Discovery within the lager realm is an ongoing process, something that involves distinguishing the minutiae within the categories for brewers and drinkers alike. But, according to Levy, it’s a discovery worth making. “It is exploring the small spaces between these distinctive styles, within the category of pilsner and lager,” he says. “It’s something we’re learning more about over time and becoming … excited about as we explore the historical context of beer.”

Four Old World–Inspired Lagers to Try

Threes Brewing Lifeworld 12 Plato Czech-style pilsner | 4.5 percent ABV
Considered a companion “big brother” beer to Threes’ Yore 10 Plato Czech pilsner, Lifeworld is a fuller-bodied, more robust beer brewed with a touch more of the same Moravian Czech pilsner malt and hopped with traditional Saaz hops, fermented with yeast sourced from a small craft brewery in the Czech Republic.

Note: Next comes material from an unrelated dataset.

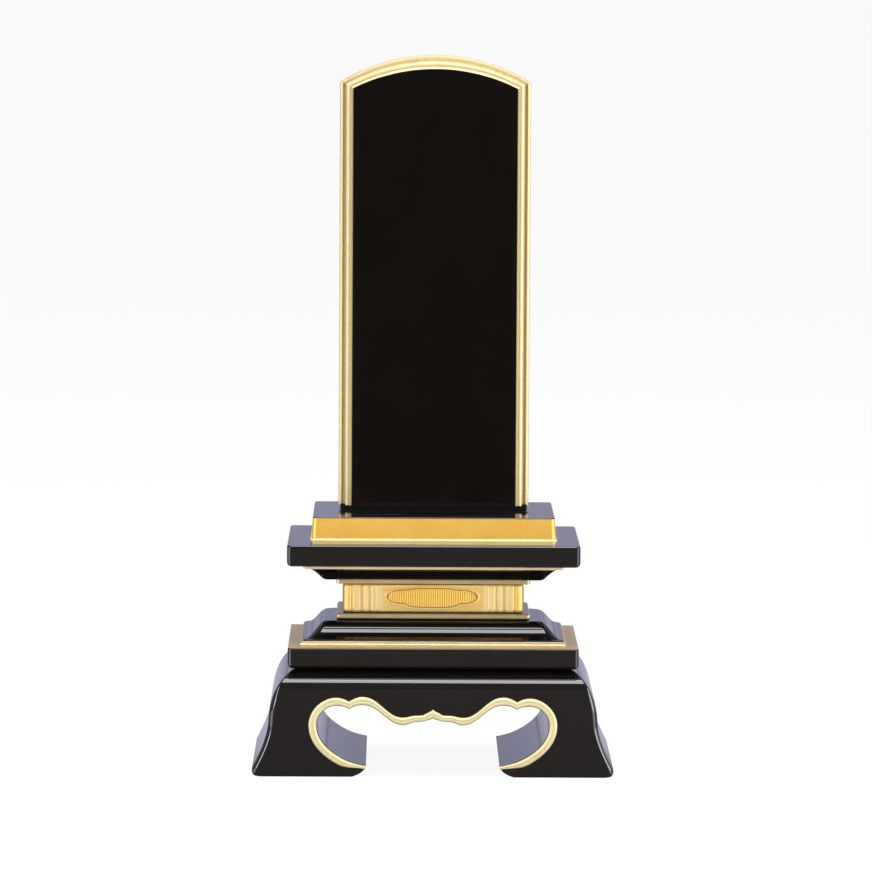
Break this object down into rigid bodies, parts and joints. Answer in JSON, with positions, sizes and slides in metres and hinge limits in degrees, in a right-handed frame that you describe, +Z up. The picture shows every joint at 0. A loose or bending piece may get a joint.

Oxbow Brewing Trisky Pivo 13 Plato Czech-style pale lager | 5 percent ABV
Maine’s Oxbow popularized the Italian-style pilsner stateside, and has gone on to brew a variety of Euro-inspired lagers and pilsners. Trisky is their take on a double-decocted 13° Czech pale lager, brewed with all-Czech ingredients.

Schilling Beer Co. Augustín 13° Polotmavý (Amber) Czech-style lager | 5.6 percent ABV
This “half-dark” or amber-colored lager is richer and maltier than your standard Czech-style pilsner. Brewed with 100 percent Czech ingredients, it’s hopped with the traditional Saaz variety as well as a newer hop, Harmonie, with aromas of caramel and apricot.  

Suarez Family Brewery River Czech-style black lager | 4.4 percent ABV
River is a mishmash of several cerné pivos that owner Dan Suarez and Moon tasted on a trip to the Czech Republic in 2019. In contrast to German-style black lagers (schwarzbier), River is maltier and silkier, with a touch of dark chocolate flavors from the roasted malts.